Peter Bradshaw 

Effie Gray review – Emma Thompson’s entertaining take on a doomed Victorian marriage

Dakota Fanning performs with gusto in this slightly hammy account of John Ruskin and Effie Gray’s marital disaster
  
  

Dakota Fanning
Marital disaster … Dakota Fanning in Effie Gray. Photograph: Allstar Photograph: Allstar/Metrodome Distribution/Sportsphoto Ltd

One of John Ruskin’s many achievements was single-handedly creating a modern academic industry with the ambiguous way he described his unconsummated marriage to his young Scottish bride Euphemia “Effie” Gray. In the course of legal correspondence connected to their divorce, the great Victorian critic claimed there were “circumstances in her person” which disgusted him. Did that mean her pubic hair? Was he just reacting hysterically to her general nakedness? Was she eating chips in bed?

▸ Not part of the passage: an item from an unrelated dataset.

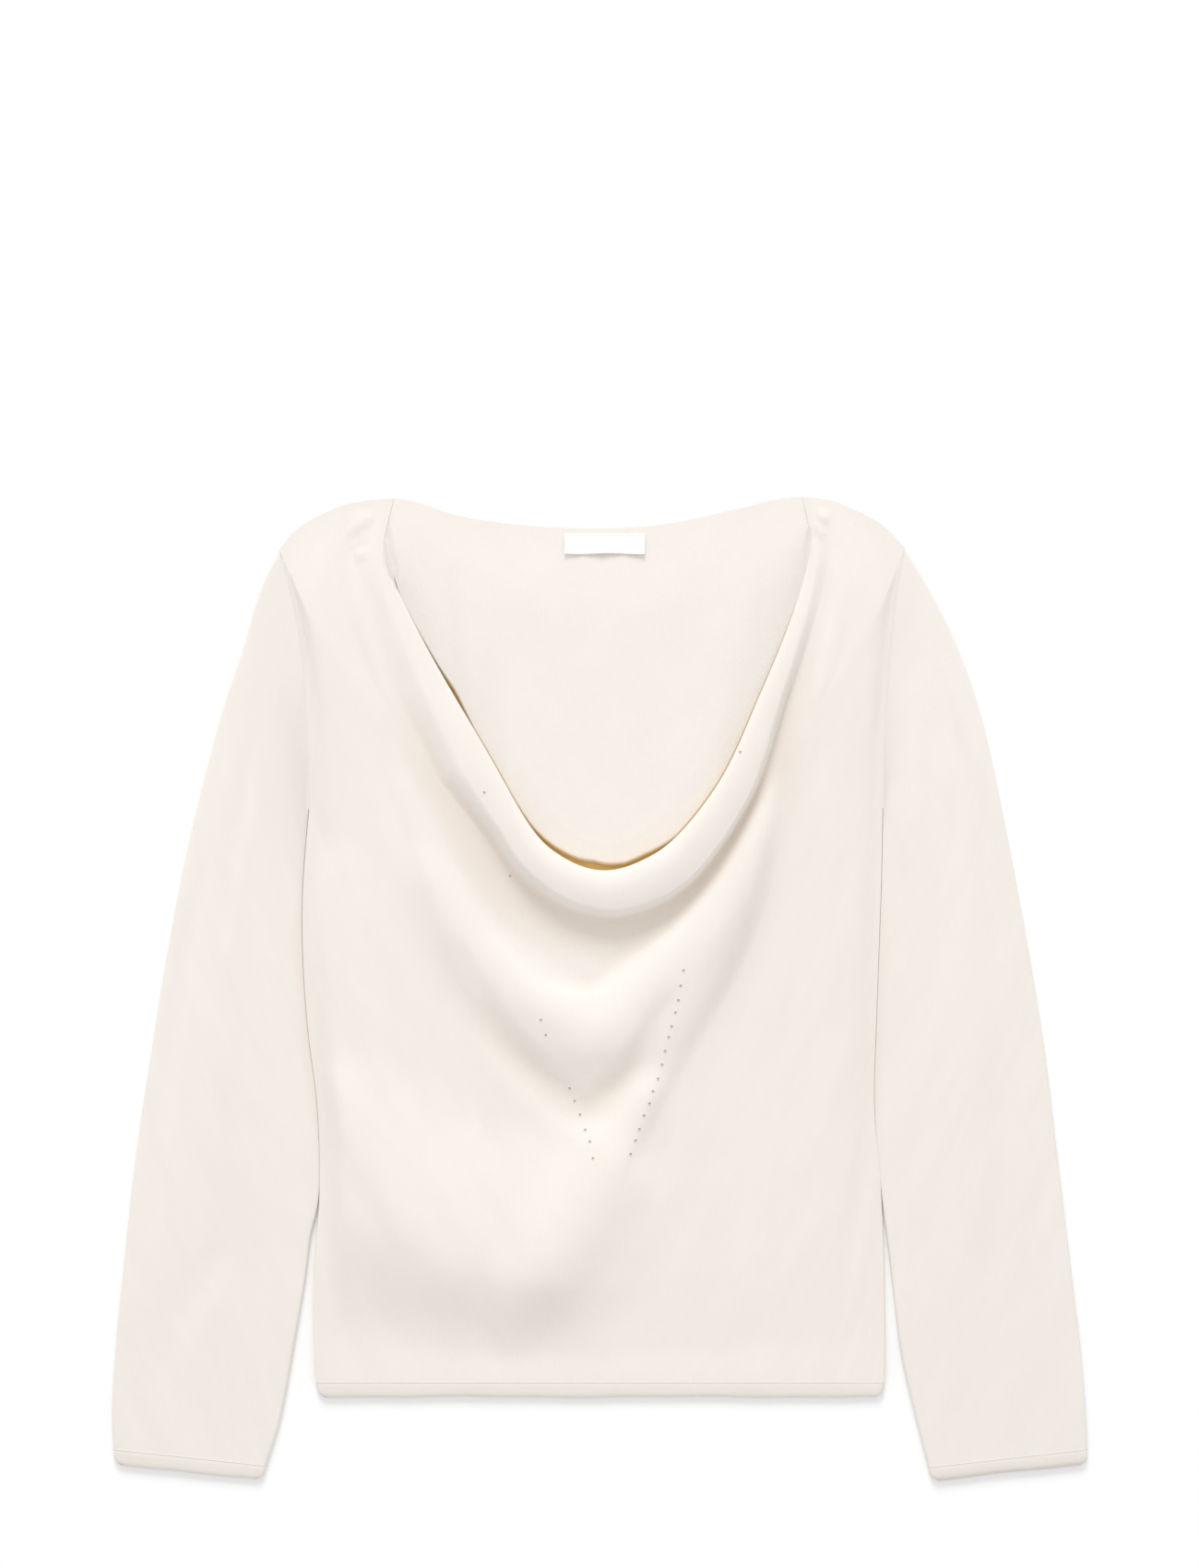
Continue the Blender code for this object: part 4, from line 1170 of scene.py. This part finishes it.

Either way, Ruskin launched a million PhDs on Victorian sexuality, and now Emma Thompson has written an unexpectedly entertaining movie about this marital disaster and Gray’s subsequent romance with the painter John Everett Millais. It’s a little hammy and soapy, with an occasional Pythonesque sense of its own importance but this film, directed by Richard Laxton, is performed with gusto. As Effie herself, Dakota Fanning carries off the role competently, though with the American actor’s habit of playing British accents too slowly. Greg Wise does a good villainous turn as the obnoxious Ruskin: an obtuse and petulant Casaubon creep with a possible abuser’s taste for the green and unripe flesh. Julie Walters steals every scene as Ruskin’s overbearing mother, who turns Effie’s early married life into a grisly Rebecca nightmare.

Effie Gray is re-released on 19 April on digital platforms.